Friday, February 13, 2009

January Travel Journal (3 of 4): Paris


My priorities were pretty simple in Paris. Spend time with our favorite friends there, find a good traditional croque-monsieur for weekday lunch, see the Seine, and perhaps squeeze in a soccer game (watched Bourdeaux win over Paris in a great game).

Gray weather kept our camera packed away for the most part, that and good long dinners. The above is at the Bibliotheque Nationale. It reminds me a bit of Milan Kundera, and I haven't decided which I like best, the above version or the one below. (Perhaps a vote is in order on the comments page.) The library hosted a pretty good exhibit "70' La Photographie Americaine" in their gallery.

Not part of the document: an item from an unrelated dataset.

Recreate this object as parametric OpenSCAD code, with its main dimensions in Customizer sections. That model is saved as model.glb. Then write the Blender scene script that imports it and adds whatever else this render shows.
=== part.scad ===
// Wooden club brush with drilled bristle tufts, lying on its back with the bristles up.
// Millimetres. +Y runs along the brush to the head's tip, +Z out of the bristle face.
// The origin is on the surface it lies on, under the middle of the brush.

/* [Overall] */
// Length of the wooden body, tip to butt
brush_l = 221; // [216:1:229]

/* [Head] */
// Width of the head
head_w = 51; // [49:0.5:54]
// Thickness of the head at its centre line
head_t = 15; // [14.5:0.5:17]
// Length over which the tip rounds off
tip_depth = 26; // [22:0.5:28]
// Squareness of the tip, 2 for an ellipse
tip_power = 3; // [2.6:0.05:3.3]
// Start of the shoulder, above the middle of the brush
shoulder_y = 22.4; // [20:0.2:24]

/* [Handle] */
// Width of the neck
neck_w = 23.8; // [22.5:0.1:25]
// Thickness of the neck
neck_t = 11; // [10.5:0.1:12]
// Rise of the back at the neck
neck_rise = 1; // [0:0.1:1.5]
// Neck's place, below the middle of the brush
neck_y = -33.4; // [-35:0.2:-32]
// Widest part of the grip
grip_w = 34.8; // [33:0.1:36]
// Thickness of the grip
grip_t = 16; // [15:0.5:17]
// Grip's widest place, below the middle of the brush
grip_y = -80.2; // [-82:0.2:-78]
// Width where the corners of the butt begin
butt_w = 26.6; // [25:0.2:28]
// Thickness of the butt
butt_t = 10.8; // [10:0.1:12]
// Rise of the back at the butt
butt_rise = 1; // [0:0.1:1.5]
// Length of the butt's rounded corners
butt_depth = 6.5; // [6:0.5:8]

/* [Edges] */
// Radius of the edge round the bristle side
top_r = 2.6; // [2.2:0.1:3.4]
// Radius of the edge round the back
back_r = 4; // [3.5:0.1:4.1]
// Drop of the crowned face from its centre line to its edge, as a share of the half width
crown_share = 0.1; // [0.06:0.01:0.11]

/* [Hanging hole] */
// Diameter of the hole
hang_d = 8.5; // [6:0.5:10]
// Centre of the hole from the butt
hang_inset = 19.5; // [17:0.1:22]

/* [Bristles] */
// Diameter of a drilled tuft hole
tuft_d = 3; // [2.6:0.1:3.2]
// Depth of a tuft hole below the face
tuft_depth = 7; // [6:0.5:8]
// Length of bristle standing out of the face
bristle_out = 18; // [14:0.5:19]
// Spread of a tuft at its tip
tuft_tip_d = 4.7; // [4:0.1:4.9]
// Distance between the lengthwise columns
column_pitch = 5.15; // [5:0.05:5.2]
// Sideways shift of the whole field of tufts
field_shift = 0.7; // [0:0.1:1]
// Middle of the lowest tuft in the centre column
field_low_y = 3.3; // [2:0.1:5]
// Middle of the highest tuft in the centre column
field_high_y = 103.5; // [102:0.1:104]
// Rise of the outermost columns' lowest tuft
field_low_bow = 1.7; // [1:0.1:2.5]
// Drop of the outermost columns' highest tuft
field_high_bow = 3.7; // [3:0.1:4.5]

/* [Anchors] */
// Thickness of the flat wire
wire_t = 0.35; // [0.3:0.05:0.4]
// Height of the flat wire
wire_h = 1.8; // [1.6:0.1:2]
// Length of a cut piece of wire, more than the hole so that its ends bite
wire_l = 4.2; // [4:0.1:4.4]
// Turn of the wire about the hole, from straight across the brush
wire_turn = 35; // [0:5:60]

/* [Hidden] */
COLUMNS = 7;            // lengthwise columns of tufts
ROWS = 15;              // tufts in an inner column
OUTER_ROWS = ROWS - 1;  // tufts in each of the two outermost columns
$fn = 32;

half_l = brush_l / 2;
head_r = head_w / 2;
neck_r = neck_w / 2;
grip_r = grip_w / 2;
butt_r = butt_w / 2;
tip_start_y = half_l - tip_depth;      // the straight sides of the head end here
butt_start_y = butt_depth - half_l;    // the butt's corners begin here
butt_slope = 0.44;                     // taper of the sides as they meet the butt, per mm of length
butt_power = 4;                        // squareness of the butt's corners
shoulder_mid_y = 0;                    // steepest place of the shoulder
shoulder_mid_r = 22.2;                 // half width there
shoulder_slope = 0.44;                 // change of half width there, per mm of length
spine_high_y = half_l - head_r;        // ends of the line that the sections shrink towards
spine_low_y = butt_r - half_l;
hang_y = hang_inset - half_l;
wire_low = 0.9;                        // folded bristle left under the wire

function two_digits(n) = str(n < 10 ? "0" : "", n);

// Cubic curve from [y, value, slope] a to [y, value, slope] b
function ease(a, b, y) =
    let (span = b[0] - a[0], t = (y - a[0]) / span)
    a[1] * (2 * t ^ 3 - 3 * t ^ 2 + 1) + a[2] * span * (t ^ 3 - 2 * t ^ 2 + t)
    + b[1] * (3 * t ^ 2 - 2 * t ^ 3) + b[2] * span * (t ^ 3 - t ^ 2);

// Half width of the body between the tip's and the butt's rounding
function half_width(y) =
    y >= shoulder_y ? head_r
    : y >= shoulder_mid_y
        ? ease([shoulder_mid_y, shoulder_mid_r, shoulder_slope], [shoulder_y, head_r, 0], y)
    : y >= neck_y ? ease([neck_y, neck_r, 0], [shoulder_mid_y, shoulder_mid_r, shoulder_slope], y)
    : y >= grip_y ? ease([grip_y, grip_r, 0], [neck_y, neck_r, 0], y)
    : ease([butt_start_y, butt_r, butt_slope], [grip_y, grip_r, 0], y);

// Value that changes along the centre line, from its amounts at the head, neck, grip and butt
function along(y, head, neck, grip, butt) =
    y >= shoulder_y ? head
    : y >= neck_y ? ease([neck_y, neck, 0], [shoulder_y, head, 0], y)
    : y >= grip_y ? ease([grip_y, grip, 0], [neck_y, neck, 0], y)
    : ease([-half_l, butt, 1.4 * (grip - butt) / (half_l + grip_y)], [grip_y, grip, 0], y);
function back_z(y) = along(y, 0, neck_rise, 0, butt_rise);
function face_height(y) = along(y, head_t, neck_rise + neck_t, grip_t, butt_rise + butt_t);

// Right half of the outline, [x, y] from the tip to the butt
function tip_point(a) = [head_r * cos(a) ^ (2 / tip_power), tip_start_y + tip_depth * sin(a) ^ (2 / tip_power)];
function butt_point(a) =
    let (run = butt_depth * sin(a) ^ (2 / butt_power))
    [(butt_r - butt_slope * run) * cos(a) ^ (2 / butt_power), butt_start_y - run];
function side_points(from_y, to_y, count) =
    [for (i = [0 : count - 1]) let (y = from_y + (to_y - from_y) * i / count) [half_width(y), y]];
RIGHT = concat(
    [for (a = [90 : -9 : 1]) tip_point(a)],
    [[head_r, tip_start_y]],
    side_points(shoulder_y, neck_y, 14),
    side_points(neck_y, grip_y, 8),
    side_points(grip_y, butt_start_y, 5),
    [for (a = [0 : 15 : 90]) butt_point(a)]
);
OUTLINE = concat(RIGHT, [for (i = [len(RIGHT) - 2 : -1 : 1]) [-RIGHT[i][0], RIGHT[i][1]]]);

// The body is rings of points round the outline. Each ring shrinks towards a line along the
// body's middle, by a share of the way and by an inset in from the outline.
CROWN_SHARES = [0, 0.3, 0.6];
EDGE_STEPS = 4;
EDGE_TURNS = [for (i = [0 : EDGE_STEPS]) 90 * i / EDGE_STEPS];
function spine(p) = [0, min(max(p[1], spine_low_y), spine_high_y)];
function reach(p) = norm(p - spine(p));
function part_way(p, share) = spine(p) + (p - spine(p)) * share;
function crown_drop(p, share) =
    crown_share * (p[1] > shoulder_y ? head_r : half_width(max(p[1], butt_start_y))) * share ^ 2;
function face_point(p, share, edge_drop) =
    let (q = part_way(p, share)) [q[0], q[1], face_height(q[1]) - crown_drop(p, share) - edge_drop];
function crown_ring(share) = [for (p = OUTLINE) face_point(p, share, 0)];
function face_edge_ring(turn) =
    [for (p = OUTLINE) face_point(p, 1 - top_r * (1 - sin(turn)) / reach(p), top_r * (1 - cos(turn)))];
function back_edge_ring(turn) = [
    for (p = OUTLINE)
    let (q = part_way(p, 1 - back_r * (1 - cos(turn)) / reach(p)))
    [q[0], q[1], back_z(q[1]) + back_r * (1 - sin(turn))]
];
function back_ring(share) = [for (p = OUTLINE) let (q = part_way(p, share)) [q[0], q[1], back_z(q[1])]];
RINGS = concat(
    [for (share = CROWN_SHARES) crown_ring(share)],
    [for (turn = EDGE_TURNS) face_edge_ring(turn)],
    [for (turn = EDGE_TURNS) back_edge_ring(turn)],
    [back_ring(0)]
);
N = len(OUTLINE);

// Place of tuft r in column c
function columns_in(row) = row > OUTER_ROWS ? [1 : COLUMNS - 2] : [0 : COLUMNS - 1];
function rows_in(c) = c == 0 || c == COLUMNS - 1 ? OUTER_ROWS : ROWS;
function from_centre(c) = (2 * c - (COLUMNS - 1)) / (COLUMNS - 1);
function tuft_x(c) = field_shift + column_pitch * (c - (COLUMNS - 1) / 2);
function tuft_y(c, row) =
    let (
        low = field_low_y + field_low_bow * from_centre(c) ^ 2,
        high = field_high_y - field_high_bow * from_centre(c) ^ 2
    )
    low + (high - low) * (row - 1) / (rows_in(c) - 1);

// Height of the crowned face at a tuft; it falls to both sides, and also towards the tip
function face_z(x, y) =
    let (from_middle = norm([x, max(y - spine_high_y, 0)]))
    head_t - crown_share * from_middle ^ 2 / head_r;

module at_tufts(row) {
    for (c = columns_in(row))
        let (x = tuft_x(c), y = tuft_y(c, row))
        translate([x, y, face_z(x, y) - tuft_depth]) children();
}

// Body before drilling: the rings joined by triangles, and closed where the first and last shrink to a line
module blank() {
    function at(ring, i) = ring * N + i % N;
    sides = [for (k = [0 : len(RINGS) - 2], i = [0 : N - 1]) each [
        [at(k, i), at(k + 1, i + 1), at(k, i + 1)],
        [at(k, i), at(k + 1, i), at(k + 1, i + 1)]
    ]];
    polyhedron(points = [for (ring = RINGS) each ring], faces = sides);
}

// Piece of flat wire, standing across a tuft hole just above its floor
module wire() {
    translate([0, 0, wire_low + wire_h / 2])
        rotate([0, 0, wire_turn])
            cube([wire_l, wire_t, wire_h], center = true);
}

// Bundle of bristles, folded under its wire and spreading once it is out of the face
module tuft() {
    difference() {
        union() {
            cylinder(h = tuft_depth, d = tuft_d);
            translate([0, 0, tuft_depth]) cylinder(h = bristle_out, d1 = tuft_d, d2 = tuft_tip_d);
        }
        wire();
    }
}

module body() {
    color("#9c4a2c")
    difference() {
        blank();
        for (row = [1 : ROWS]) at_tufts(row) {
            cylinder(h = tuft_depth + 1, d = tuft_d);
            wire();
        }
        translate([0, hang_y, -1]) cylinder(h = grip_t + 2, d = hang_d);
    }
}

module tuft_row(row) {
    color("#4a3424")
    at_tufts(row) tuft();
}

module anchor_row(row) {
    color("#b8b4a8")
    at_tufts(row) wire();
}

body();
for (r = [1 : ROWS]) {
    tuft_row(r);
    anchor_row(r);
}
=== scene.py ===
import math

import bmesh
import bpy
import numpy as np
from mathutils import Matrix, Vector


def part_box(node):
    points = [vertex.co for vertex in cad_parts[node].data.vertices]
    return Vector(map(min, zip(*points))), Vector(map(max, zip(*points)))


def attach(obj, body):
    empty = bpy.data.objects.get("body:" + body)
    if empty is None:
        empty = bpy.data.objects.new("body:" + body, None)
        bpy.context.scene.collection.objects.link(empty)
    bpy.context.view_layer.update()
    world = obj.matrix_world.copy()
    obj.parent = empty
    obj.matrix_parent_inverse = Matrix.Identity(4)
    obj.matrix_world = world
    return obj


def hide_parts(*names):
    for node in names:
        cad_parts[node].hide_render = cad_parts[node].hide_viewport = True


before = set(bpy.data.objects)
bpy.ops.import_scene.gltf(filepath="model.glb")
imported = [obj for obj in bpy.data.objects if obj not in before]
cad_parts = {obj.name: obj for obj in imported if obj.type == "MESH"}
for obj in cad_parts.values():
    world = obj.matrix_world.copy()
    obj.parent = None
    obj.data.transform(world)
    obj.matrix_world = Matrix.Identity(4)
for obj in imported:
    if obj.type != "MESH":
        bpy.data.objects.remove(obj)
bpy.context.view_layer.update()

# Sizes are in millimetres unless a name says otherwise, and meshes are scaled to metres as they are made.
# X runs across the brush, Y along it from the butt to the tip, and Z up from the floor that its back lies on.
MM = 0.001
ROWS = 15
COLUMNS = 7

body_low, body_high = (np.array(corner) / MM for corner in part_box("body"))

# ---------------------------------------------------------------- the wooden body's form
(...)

A bit more can be found here about the show. The show had an interesting collection of some of the majors like Arbus, Evans, Frank, Friedlander--Did anyone see that the Madonna photograph sold for twice it's expected price? It's amazing she was hired for $25 dollars for the photo shoot in '79 when she was strapped for cash--Mary Ellen Mark, Meatyard...And the show even had a Larry Fink image that looks a bit like an image PDN published in the '08 Photo Annual from his "My sexual safari" series.

A couple days later (and 2 croque-monsiers later), we made a quick stop by the Seine before leaving town.

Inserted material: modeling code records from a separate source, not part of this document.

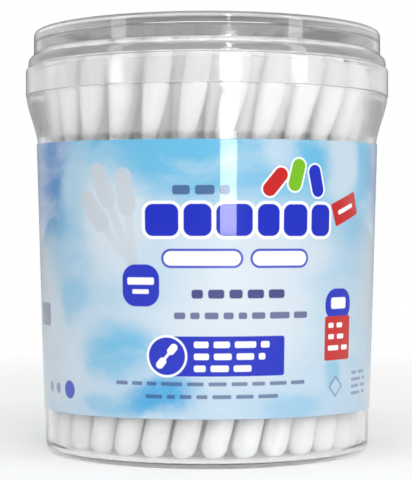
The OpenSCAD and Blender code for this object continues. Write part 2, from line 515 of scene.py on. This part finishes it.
for ring, ends in rings.items():
    for which in ("top", "bottom"):
        bm = bmesh.new()
        for low, high in ends:
            along = (high - low).normalized()
            if which == "top":
                place_head(bm, high + along * TIP_COVER * MM, -along)
            else:
                place_head(bm, low - along * TIP_COVER * MM, along)
        node = f"swab_{which}_heads_ring_{ring}"
        finish_piece(f"cotton_{which}_ring_{ring}", bm, cotton, "tub", "cotton", node)
bpy.data.meshes.remove(head_mesh)

# %% [markdown]
# The paper sticks
#
# A rolled paper stick is a plain cylinder. It could be spun afresh, but the frame's own sticks are
# that cylinder already, so they stay. They only need the finish of tightly rolled white paper: two
# close tones and a very shallow grain, both drawn out along the stick.

# %% The paper sticks
paper, tree, out = new_material("rolled_paper")
_, fine = unevenness(tree, 4.0, 0.3, stretch=0.4)
sheet = add(
    tree,
    "ShaderNodeBsdfPrincipled",
    {
        "Base Color": mixed(tree, fine, (0.8, 0.79, 0.77, 1.0), (0.9, 0.9, 0.88, 1.0)),
        "Roughness": 0.6,
        "Normal": bumped(tree, fine, 0.2, 0.1),
    },
)
tree.links.new(sheet.outputs[0], out.inputs["Surface"])
for ring in RINGS:
    stick_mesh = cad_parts[f"swab_sticks_ring_{ring}"].data
    stick_mesh.materials.clear()
    stick_mesh.materials.append(paper)
print("sticks in rolled paper:", sum(len(ends) for ends in rings.values()))

# %% [markdown]
# The printed film
#
# The film wraps all the way round, so its print is laid out on the unrolled wall: one axis is the
# distance round from the front in millimetres, the other the height. A picture could be wrapped
# round instead, but drawn shapes stay sharp at any size and can be moved by a number. Two groups
# draw everything. A blot is a soft round spot, for the sky, and a bar is a turned rectangle with
# rounded corners, for everything crisp. Both give a mask.

# %% The unrolled wall
MEAN_WALL_R = 33.0

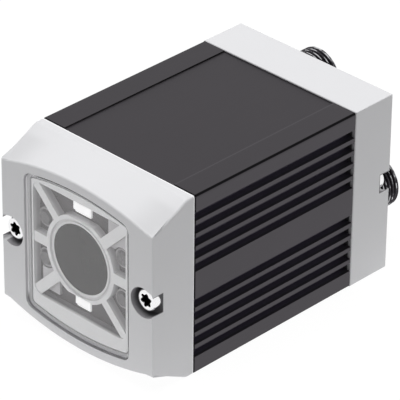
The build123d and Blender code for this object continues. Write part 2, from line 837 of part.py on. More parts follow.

Above, Xabi and Raphaelle, at the Seine. Below at home. (Two of our favorite subjects)


Some may have heard that much of France is a couple weeks into a strike against measures taken by Nicolas Sarkozy in the economy and in public works, including education. Both our friends are teachers in the French university system. We wish them well in their struggles.

Bonne Chance!

Wednesday, February 11, 2009

January Travel Journal (2 of 4): Belgium

(Nothing like a few artists, an alleyway/parking lot, and a bucket of paint to make things look particularly Flem-hip)

Two hours in Brussels, -4 degrees Celsius, and a few rolls to burn. The Galleries in Brussels must be incredible in the summer, full of warm air and light. In this year's deep freeze, the open air mall-meets-ornate-train station was filled with swift moving pedestrians and stylish overcoats.

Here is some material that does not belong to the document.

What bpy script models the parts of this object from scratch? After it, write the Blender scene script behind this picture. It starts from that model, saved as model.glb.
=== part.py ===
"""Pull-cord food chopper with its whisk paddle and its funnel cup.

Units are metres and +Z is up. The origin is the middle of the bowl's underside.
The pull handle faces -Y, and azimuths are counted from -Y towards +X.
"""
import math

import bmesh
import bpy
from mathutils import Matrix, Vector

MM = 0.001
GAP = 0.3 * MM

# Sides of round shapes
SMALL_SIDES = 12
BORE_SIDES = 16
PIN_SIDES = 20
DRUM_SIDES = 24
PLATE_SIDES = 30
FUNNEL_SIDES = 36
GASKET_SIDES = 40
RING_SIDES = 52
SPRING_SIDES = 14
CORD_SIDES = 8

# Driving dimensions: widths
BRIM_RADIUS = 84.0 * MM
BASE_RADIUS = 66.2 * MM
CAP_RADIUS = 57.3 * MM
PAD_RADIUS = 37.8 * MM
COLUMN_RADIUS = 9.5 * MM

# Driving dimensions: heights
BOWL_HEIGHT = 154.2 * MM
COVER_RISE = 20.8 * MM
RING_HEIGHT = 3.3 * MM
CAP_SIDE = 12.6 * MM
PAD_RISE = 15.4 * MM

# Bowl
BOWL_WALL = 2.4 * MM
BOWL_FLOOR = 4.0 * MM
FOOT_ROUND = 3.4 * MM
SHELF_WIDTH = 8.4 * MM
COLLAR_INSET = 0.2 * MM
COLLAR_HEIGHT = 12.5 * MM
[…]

Above, a cool bar/cafe on Rue du Marché au Charbon; Sommer (below), at ArSene/50 sent us to the Charbon area to find the cool cafes. (Sorry we missed the dance party, Sommer!).


(Bellow: The grand golden plazas in the heart of Brussels, a gorgeous gallery/mall, and Bar Fontainas.)


Belgium was a stopping point on our journey to see Jessie's brother Andy, who is studying in Leuven and recently proposed to Quinn. Cheers to you both!


Tuesday, February 10, 2009

January Travel Journal (1 of 4): Maastricht

(Destination: Masstricht?)

We arrived late in the small but super-dutch-chic Maastricht to find a frozen but happy town. (A good solid freeze can really wreak havoc on the train system in the area.) The hotel rooms were ablaze in red mood-light, a "big lip" sofa in the corner of the room, and out the window, a blend of industry, early 20th century hearths, and luminous rooftops. One could almost expect a shivering Ewan McGregor belting out some kind of musical while hanging from the moon.

Ah, the Netherlands.



Treaty of Maastricht, anyone?

Old-world Europe still reigns. I love shooting these old European towns in black and white. I can only assume the car was on loan for a film. Surely.




(The Meuse river bisects the town and feels a bit like crossing the Liffey each day. An old church in the center of town has been converted into one of the most inspiring bookstore/coffee shops ever.)



Too cold for trains, but the bicycles still work! I don't think the art of riding bicycles has been nationalized and perfected quite like this anywhere else in the world. Maybe, but the Dutch make it look so good.




(Clicking on the images will open a larger version of the pictures.)